Additionally, shorting EQ is a very risky proposition (despite what the recent price action would tell you) as from its shareholders point of view, the deal is actually somewhat decent. Despite its dilutive features, the deal enables EQ access to cash which management believes will “extend (its) runway comfortably into the 2024 timeframe”. Additionally, it brings in two development stage programs that may have some potential. The alternative to this deal for EQ was a dilutive equity raise… however, one imagines the present market environment doesn’t exactly lend itself well to unprofitable development stage biotechs raising cash at fair equity valuations.

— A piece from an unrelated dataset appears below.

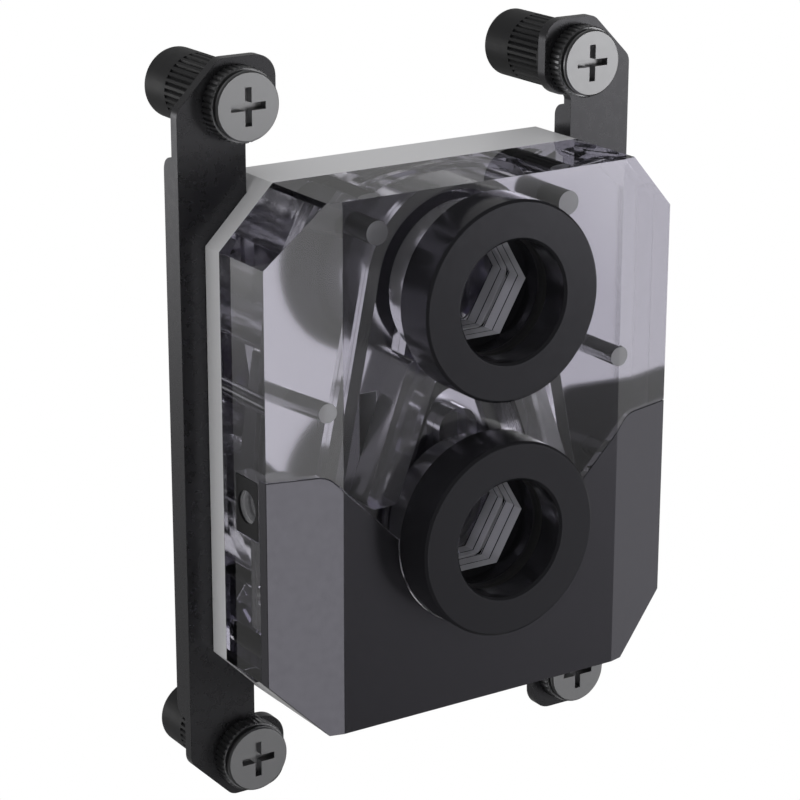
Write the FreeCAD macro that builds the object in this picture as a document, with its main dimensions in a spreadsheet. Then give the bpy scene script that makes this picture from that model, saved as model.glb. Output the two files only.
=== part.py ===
import FreeCAD, Part
import math
import os

import Sketcher

# CPU water block with a clear front layer on a metal rear layer, a metal half cover,
# two raised port collars and two side brackets with thumbscrews and stand-offs.
#
# Frame: X to the viewer's right, Y to the back (into the processor), Z up, millimetres.
# The origin is the middle of the cold plate's contact face, which is also the middle
# of the four-screw mounting pattern.

DIMENSIONS = {
    # mounting pattern
    "screw_spacing_x": 54.0,
    "screw_spacing_z": 90.0,
    # body
    "body_width": 64.0,
    "body_height": 72.0,
    "body_drop": 1.0,
    "corner_chamfer": 8.0,
    "panel_width": 44.0,
    "bevel_depth": 2.6,
    "front_layer": 13.6,
    "rear_layer": 9.4,
    # metal cover
    "cover_thickness": 1.8,
    "cover_gap": 0.1,
    "shoulder_drop": 0.9,
    "shoulder_half_width": 24.1,
    "shoulder_round": 3.0,
    "cover_ring_gap": 0.2,
    "peg_radius": 1.5,
    "peg_length": 3.0,
    "peg_clearance": 0.1,
    "side_peg_from_side": 5.0,
    "side_peg_z": 18.0,
    "foot_peg_x": 7.0,
    "foot_peg_from_end": 5.0,
    # ports
    "upper_port_z": 20.2,
    "lower_port_z": -12.2,
    "collar_radius": 13.4,
    "collar_height": 6.1,
    "collar_edge": 0.35,
    "tube_bore_radius": 8.1,
    "tube_depth": 8.8,
    "shank_radius": 11.0,
    "shank_length": 10.4,
    "shank_clearance": 0.1,
    "key_flats": 13.9,
    "key_groove_width": 0.5,
    "key_groove_depth": 0.5,
    "key_groove_from_stop": 3.9,
    "tube_seal_width": 2.0,
    "tube_seal_depth": 1.4,
    "tube_seal_proud": 0.15,
    "tube_seal_crown": 1.0,
    "tube_seal_from_rim": 4.2,
    "face_seal_width": 1.5,
    "face_seal_height": 1.1,
    "face_seal_inset": 0.3,
    "port_bore_radius": 7.7,
    # flow paths
    "leg_depth": 7.2,
    "leg_top_z": 11.8,
    "leg_bottom_z": -8.0,
    "leg_top_inner_x": 5.0,
    "leg_top_outer_x": 9.4,
    "leg_bottom_inner_x": 11.4,
    "leg_bottom_outer_x": 16.6,
    "leg_top_step": 2.5,
    "link_top_x": 6.9,
    "link_depth": 2.6,
    "inlet_channel_width": 6.0,
    "inlet_channel_top": 1.0,
    "inlet_channel_round": 2.7,
    "inlet_slot_width": 3.2,
    "chamber_width": 4.8,
    "chamber_height": 15.0,
    "chamber_depth": 2.0,
    "outlet_slot_x": 13.2,
    "outlet_slot_width": 2.6,
    "outlet_slot_height": 13.0,
    # seals between the layers
    "layer_seal_width": 1.8,
    "layer_seal_height": 1.2,
    "layer_seal_radius": 12.0,
    "layer_seal_hip_x": 18.2,
    "layer_seal_hip_z": -9.0,
    "layer_seal_foot_gap": 0.9,
    "inlet_seal_big_radius": 8.9,
    "inlet_seal_small_radius": 4.4,
    # cold plate and what lies on it
    "plate_side_margin": 0.8,
    "plate_end_margin": 1.5,
    "plate_thickness": 1.6,
    "plate_chamfer": 8.0,
    "boss_size": 40.0,
    "boss_height": 1.2,
    "boss_round": 3.0,
    "fin_field_x": 23.0,
    "fin_field_z": 22.0,
    "fin_height": 3.0,
    "fin_thickness": 0.4,
    "fin_pitch": 0.9,
    "jet_plate_thickness": 0.8,
    "jet_slot_width": 1.2,
    "insert_thickness": 1.2,
    "insert_slot_width": 2.4,
    "cooling_pocket_width": 31.2,
    "pocket_clearance": 0.2,
    "main_seal_width": 1.8,
    "main_seal_height": 1.2,
    "main_seal_margin": 1.2,
    "main_seal_round": 3.0,
    # screws through the cold plate
    "long_screw_x": 15.0,
    "long_screw_inset": 1.4,
    "long_screw_radius": 1.5,
    "long_screw_head": 2.9,
    "long_screw_length": 18.6,
    "long_hole_spare": 1.0,
    "short_screw_z": 7.2,
    "short_screw_radius": 1.2,
    "short_screw_head": 2.3,
    "short_screw_length": 18.1,
    "short_hole_spare": 3.9,
    "bracket_screw_from_side": 3.7,
    "bracket_screw_z": 18.0,
    "bracket_screw_length": 7.2,
    "screw_clearance": 0.1,
    "screw_key_flats": 2.0,
    "screw_key_depth": 1.0,
    # brackets
    "bracket_width": 9.9,
    "bracket_seat": 6.25,
    "bracket_front": 3.65,
    "bracket_thin": 1.6,
    "bracket_thick": 3.7,
    "bracket_lobe_inwards": 5.8,
    "bracket_lobe_up": 5.9,
    "bracket_lobe_down": 4.6,
    "bracket_lobe_round": 3.0,
    "bracket_lobe_low_round": 3.4,
    "bracket_waist_round": 1.0,
    "bracket_chamfer": 6.2,
    "bracket_corner_round": 2.0,
    "bracket_step_z": 38.6,
    "bracket_step_round": 1.8,
    "bracket_slot_clearance": 0.1,
    # thumbscrews
    "head_radius": 4.95,
    "head_face_radius": 4.57,
    "head_height": 3.05,
    "head_face_thickness": 0.5,
    "head_groove_radius": 4.15,
    "head_groove_width": 0.45,
    "head_edge": 0.2,
    "head_knurl_count": 40,
    "head_knurl_depth": 0.22,
    "cross_length": 5.0,
    "cross_width": 0.95,
    "cross_depth": 1.2,
    "stud_radius": 1.5,
    "stud_length": 8.0,
    "stud_clearance": 0.1,
    # stand-offs
    "standoff_radius": 4.75,
    "standoff_length": 13.85,
    "standoff_ring": 1.15,
    "rear_thread_radius": 2.1,
    "rear_thread_depth": 7.0,
    "standoff_knurl_length": 6.9,
    "standoff_knurl_count": 34,
    "standoff_knurl_depth": 0.28,
    "standoff_edge": 0.4,
    "washer_radius": 4.6,
    "washer_thickness": 0.7,
    # side socket
    "socket_from_panel": 4.8,
    "socket_width": 5.5,
    "socket_height": 8.0,
    "socket_length": 6.0,
    "socket_drop": 0.6,
    "socket_clearance": 0.05,
    "socket_bore_radius": 2.2,
    "socket_bore_depth": 5.0,
    "socket_ring_radius": 2.5,
    "socket_ring_width": 0.5,
    "socket_ring_count": 4,
}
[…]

All of this to say - there seems to be a good chance that EQ’s shares adjust upwards in the coming months. Based on the implied stock price, as long as EQ’s shares don’t further fall by 25% ($1.70), the downside for MTCR shareholders is essentially nothing. It seems unlikely EQ shares would go down further by 25%, as that would likely require some truly disastrous data results for the lupus nephritis program. Given management set the floor based on where EQ was trading prior to the merger announcement without any further discount, I reckon they are confident the results will be positive. All in all, an investor in MTCR may realize a satisfactory gain from this situation without needing to approach it in the traditional arbitrage manner.
Thanks as always for reading! Critical feedback is always appreciated!
Disclaimer: Absolutely none of this is investment advice. This and all my past and future write-ups are intended for my own development/educational purposes. You should always conduct your own due diligence prior to making an investment in any security.